But Julie Ruvolo reports from the Adweek conference last week that media buyers are still hesitant about highly targeted ad campaigns:

In the traditional media-buying paradigm, advertisers buy audiences by buying content. Coca-Cola sponsors American Idol, Nissan sponsors Heroes, and so forth. But social media, ad networks, and especially behavioral ad networks, are chipping away at the “content as a proxy” mentality and positing that ads can be as or more effective if they’re tied directly to people and not to content…

But for all the talk it’s garnering, media buyers remain hesitant about jumping on the addressability band-wagon for several reasons.

First, while agencies are opening up to a more data-centric approach, operational challenges abound. One of the key issues is that it’s easier to buy a national TV ad than to set up and constantly manage a million-word AdSense campaign, or develop video creative for hundreds of demographics instead of one broad demographic…

Further, advertisers are struggling with the sheer volume and sophistication of data available to them. As digital marketing agency Avenue A’s Andy Fisher said, “We’re drowning in data.” …

We can talk all day about how wonderful digital media is, how addressable and trackable and cheap the media is, but the reality is that there’s a decades-long and multi-billion-dollar symbiosis between the ad industry and the TV industry. It’s going to take more than superior product, logic and efficiency to supplant that relationship.

I think Ruvolo is right.

Online advertising has typically been sold in one of three ways:

1. Endemic advertising targeted against relevant content, typically commanding double digit CPMs. An example would be selling movie advertising against Flixster (a Lightspeed portfolio company).
2. Demographically targeted advertising, typically targeted against relevant content, typically commanding low single digit CPMs. An example would be selling a “women” demo against TMZ.
3. Broad reach inventory, typically commanding $1 or below CPMs. An example would be a selling Yahoo email inventory.

Advertisers are comfortable with buying advertising against content adjacencies.

There are four flavors of ad targeting popular today:

1. Geographic
2. Demographic
3. Contextual
4. Behavioral

Through demographic and behavioral targeting, online media companies are asking advertisers to follow the user instead of following the content:

But, online ads should follow users and communities, since users are the ones to decide what content they want to put where, says David Carlick, Managing Director at Vantage Point Venture Partners.
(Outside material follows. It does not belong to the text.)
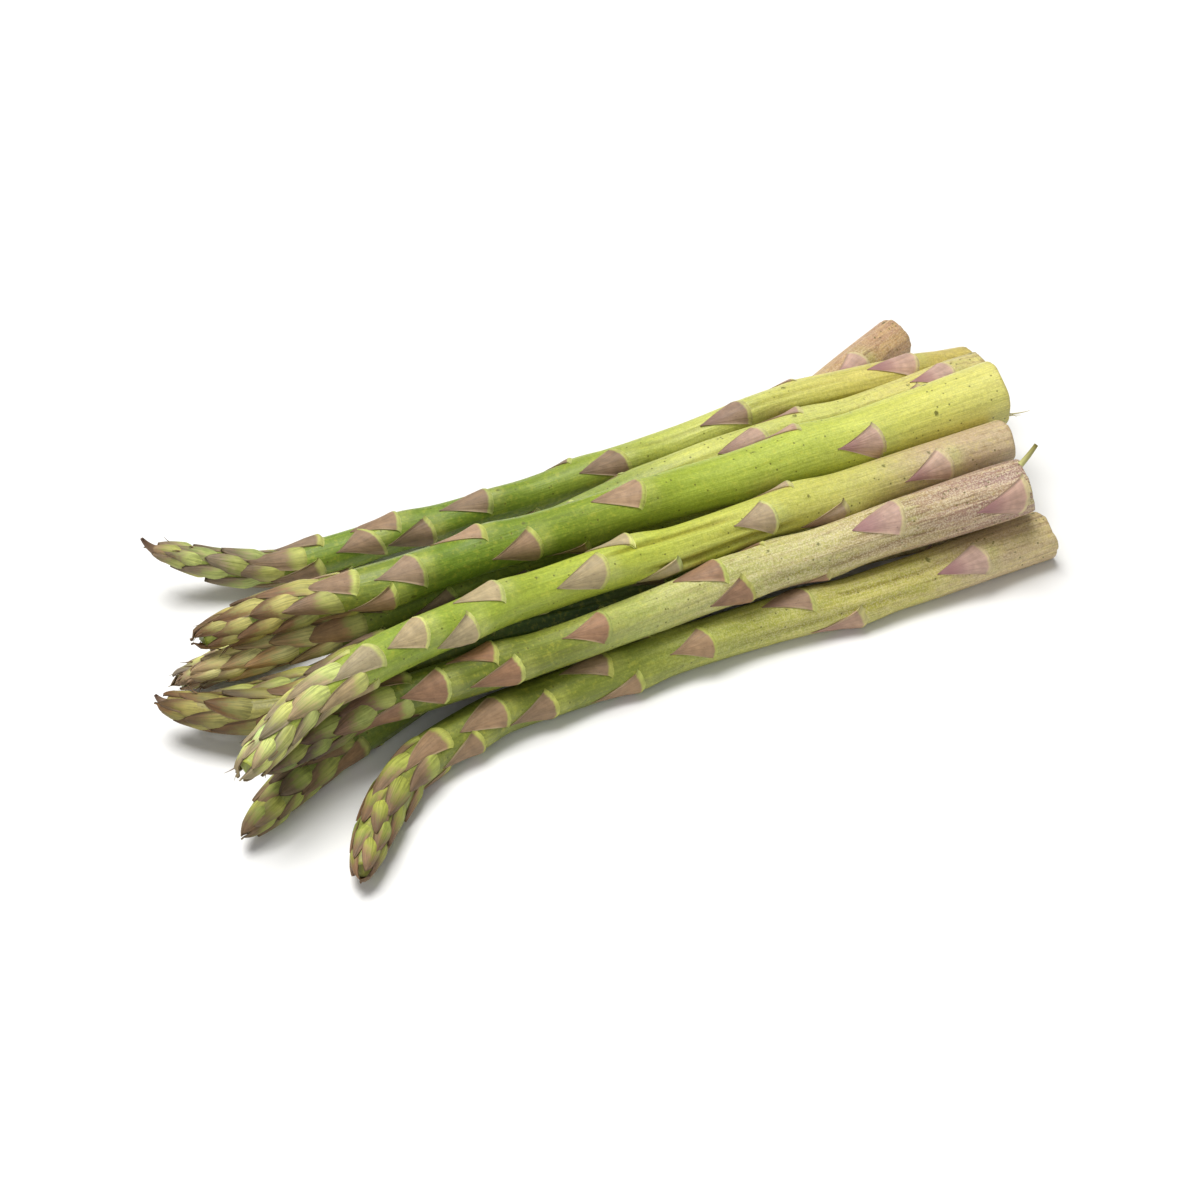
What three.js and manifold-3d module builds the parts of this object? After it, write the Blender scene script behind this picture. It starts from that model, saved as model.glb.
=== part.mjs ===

“[I] say no, now you [the advertiser] are sponsoring the consumer—not the content online, but what they want to do online. If they want to go on MySpace and look at half-naked drunk photos, who are you to say that’s not good for my brand? You need to go where the people are and sponsor what they do, and not attach yourself to the 5% of content that looks like TV.”

Or as Jeff Jarvis says:

That’s [buying content adjacencies] still treating us like a mass. That’s still about lazy advertisers who want to buy upfront and don’t want to converse with us as individuals or at least communities. We need advertisers’ money; that will be the primary support of online media. But we need to both retrain them and give them the infrastructure and data to enable them to market smarter and create meaningful relationships — and, in the process, support small instead of big.

In my experience, when the guys with the money [advertisers] want to do things one way, and the guys who want the money [media companies] want to do things another way, then it is usually the guys with the money who walk away happy.

Behavioral and demographic targeting to the user level will likely have success with direct response advertisers who can readily measure and potential lift in response rates. But brand advertisers will want to continue doing business the way they are used to doing business. Furthermore, an advertising recession is not going to be an easy time to “retrain” advertisers. Content adjacencies will likely be the way most brand advertising is sold for the next couple of years at least.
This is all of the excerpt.